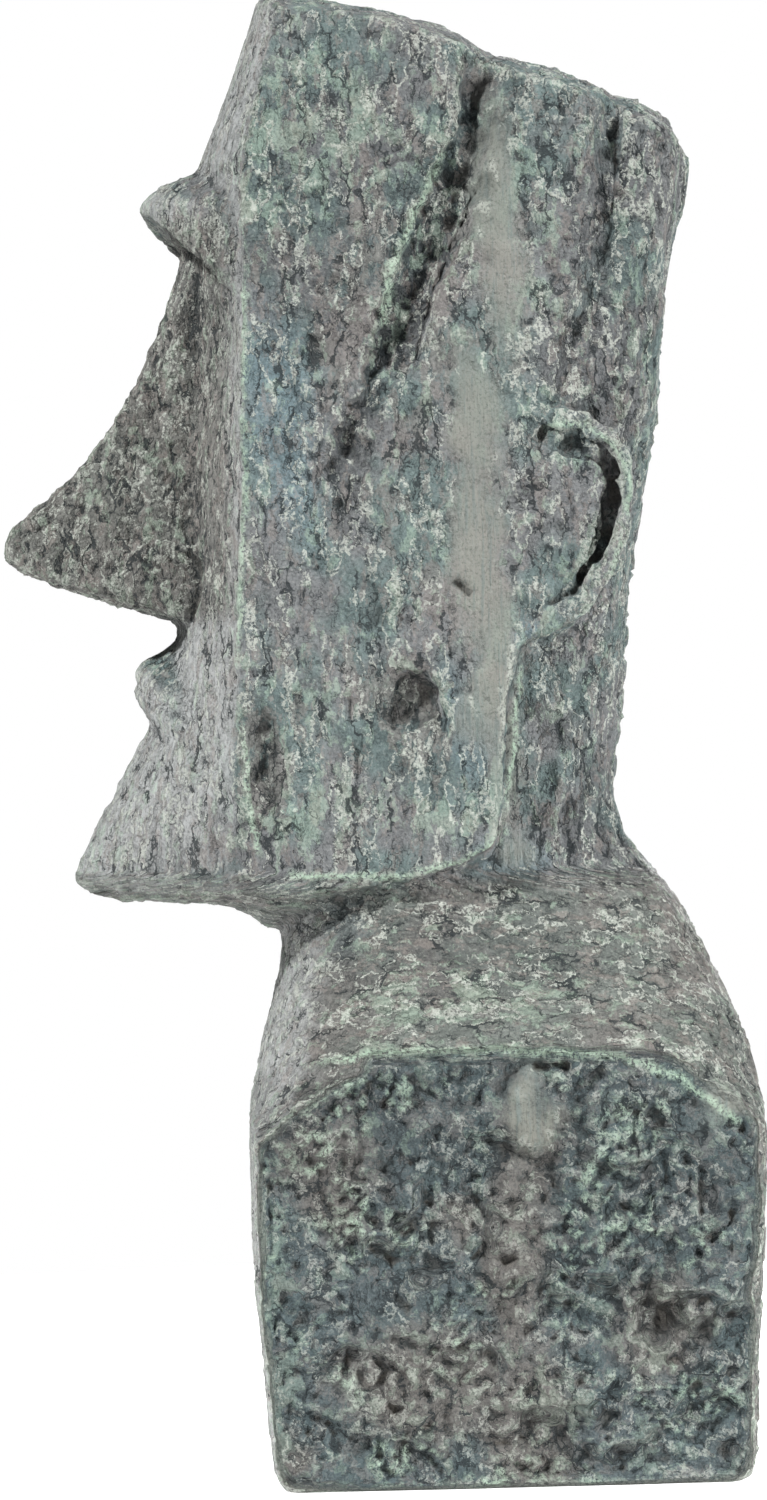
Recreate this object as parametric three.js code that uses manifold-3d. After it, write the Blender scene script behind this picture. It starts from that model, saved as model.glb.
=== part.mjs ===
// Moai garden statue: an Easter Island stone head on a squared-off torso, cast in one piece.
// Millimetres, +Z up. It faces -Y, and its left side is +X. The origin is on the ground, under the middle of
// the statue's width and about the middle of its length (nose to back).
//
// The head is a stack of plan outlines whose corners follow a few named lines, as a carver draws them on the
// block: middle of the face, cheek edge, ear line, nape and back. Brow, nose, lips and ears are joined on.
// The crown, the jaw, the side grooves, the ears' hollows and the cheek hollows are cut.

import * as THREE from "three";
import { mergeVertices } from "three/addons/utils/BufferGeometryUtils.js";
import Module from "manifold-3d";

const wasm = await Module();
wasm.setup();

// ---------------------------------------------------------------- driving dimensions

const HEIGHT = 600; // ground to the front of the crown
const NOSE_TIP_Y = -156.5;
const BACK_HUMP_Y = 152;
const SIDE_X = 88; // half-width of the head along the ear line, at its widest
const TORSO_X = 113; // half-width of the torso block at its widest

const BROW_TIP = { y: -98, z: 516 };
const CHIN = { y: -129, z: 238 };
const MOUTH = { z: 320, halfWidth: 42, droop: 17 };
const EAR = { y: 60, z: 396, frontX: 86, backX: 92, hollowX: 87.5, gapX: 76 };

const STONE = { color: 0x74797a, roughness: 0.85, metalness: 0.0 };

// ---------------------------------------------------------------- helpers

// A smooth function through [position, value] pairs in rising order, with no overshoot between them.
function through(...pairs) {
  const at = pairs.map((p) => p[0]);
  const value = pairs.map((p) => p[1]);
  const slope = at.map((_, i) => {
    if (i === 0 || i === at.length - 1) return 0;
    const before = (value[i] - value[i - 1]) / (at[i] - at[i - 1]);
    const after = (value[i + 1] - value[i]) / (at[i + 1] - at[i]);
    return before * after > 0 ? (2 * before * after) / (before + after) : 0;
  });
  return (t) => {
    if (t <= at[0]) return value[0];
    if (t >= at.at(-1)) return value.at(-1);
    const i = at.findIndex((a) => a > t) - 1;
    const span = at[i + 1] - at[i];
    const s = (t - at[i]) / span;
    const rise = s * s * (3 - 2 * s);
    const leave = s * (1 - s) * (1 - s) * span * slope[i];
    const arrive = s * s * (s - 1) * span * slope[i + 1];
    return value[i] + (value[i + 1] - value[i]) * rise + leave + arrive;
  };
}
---
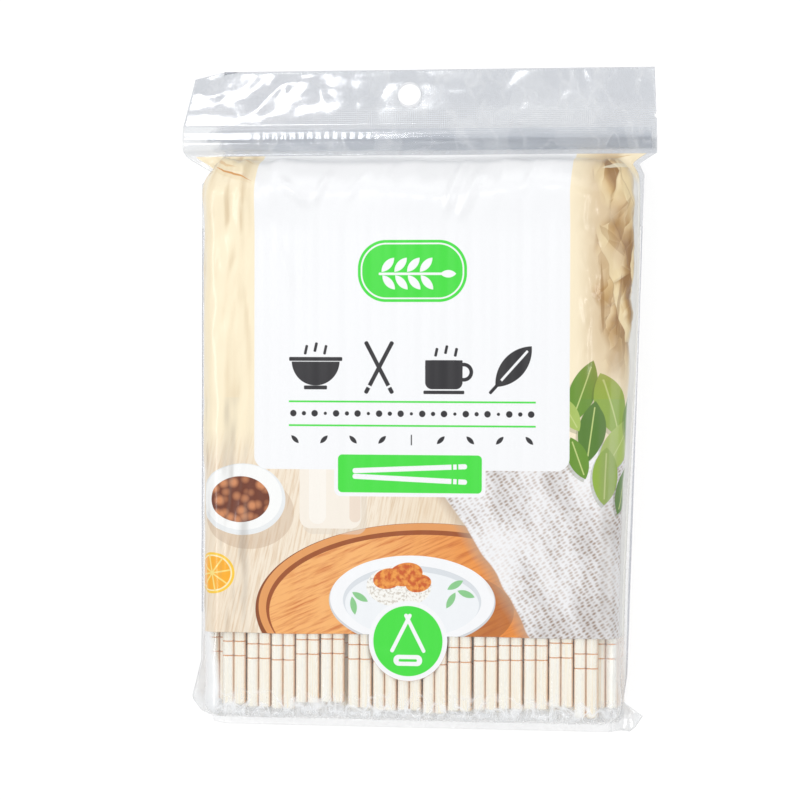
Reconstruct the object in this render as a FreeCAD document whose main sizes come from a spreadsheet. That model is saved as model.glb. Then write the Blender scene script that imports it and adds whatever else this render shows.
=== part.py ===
* * *
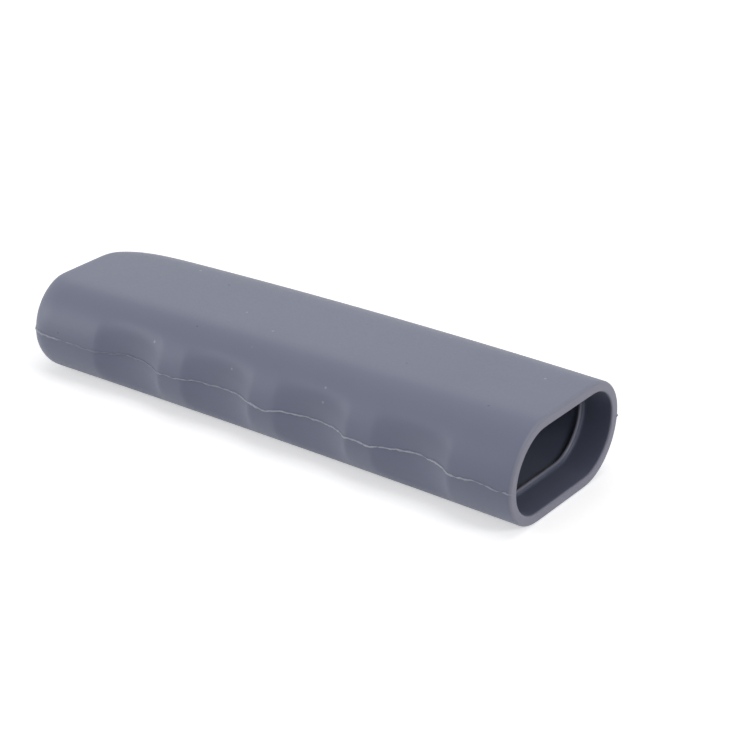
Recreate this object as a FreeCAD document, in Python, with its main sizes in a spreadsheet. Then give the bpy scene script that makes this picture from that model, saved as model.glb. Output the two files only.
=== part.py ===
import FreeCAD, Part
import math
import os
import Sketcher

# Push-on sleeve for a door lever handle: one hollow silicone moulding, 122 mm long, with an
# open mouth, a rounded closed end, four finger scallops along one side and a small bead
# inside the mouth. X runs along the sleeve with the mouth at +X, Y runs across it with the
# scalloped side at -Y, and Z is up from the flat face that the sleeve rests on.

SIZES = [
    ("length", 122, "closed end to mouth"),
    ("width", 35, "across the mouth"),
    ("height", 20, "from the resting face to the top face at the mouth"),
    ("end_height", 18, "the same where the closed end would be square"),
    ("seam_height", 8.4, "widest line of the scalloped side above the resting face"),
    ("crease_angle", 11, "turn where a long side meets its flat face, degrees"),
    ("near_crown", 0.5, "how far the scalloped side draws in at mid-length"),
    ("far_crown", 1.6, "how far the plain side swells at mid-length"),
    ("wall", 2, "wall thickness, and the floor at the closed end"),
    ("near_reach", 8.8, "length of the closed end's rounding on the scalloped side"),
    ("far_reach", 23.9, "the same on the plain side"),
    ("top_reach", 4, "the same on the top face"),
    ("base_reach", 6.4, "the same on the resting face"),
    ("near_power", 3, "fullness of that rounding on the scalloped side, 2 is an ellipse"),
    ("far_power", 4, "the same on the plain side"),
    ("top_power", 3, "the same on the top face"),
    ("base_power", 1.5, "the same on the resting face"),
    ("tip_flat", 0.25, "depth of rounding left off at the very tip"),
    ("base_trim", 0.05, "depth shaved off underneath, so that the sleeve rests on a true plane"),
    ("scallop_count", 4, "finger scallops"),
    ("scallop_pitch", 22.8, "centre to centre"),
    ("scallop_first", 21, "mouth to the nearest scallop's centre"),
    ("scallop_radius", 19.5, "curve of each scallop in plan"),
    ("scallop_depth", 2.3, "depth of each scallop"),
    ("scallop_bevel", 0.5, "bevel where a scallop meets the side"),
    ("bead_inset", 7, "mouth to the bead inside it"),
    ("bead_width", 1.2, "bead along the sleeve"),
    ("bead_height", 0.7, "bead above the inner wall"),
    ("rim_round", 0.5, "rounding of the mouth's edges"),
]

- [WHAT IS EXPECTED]
In the records above, find the lines containing "document" and copy them.

- [FULL SOLUTION]
Reconstruct the object in this render as a FreeCAD document whose main sizes come from a spreadsheet. That model is saved as model.glb. Then write the Blender scene script that imports it and adds whatever else this render shows.
Recreate this object as a FreeCAD document, in Python, with its main sizes in a spreadsheet. Then give the bpy scene script that makes this picture from that model, saved as model.glb. Output the two files only.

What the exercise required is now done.